I am not concerned about the size of the home. What concerns me is this idea that we will not have a home. I think that what Jesus said in John 14:2 should be taken in a straightforward manner: Jesus has left to prepare a dwelling place for us, and one day He will return and bring us to the home He has prepared. It’s that simple.

One thing I do know about God is that He is amazingly extravagant. During the creation week God decided that the Earth needed light, and so He created 125 billion galaxies in order to provide the Earth with a night-light. That is extravagance on a scale that boggles the imagination!

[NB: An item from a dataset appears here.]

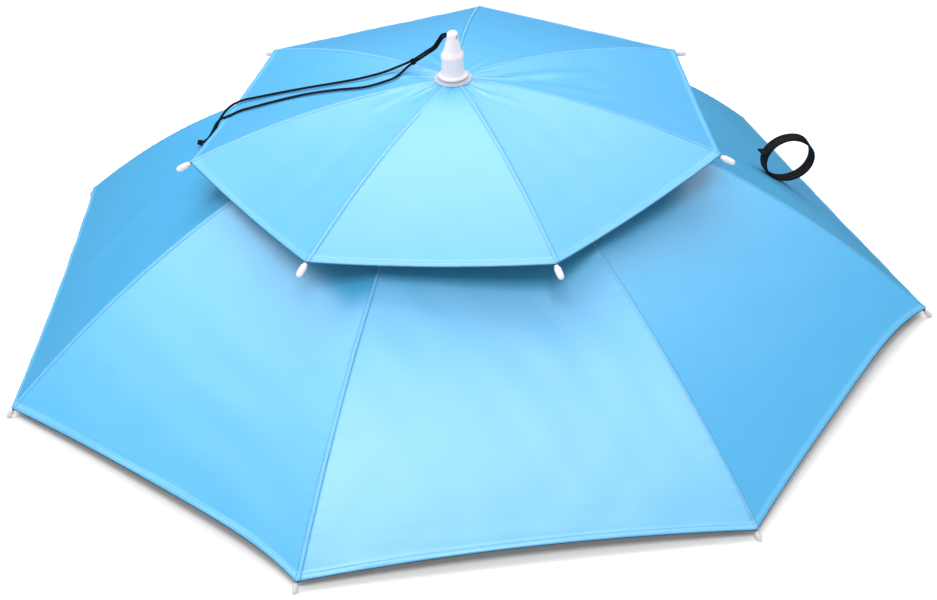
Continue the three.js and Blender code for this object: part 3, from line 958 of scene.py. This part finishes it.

Jesus has spent two millennia preparing a home for His children. I don’t think we’re going to get there and discover that we’re doomed to wander the streets for all of eternity. I also don’t think we’re going to discover that the home we’ve been provided is in a giant apartment building that’s filled with one-room hovels. God, after all, has infinite resources; He paves His streets with gold.

Our problem is that we think far too little of God. When we think of Heaven we tend to think that we will have much less than what we have now. We may not say this out loud, and we may publicly proclaim that “Oh, life will be much better there”, but we don’t actually believe it. We see Heaven as a place where we’re going to miss out on all the good things of life. So we start assuming that we won’t have any possessions, and we won’t have a home, and we’ll just sit on a cloud somewhere bored out of our mind. We start to dread the idea of going to Heaven, and we cling to our life as firmly as we can.

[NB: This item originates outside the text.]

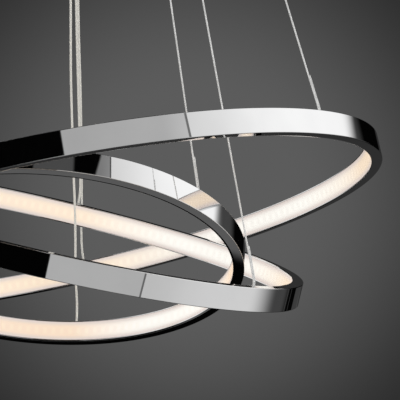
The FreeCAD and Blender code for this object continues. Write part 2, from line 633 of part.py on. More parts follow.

That sort of thinking is tremendously unbiblical, and it does not honor God. Heaven is not a place where we will live as paupers; it is a place where we will be “kings and priests”, as Revelation tells us. It is not a place of poverty, but one of unimaginable wealth. It is not a place where we will have less, but where we will have very much more. It is not a place of boredom, endless tedium, and nothingness. We need to expand our minds and embrace the full scope of what God has promised us – because the things that He has promised are truly astounding.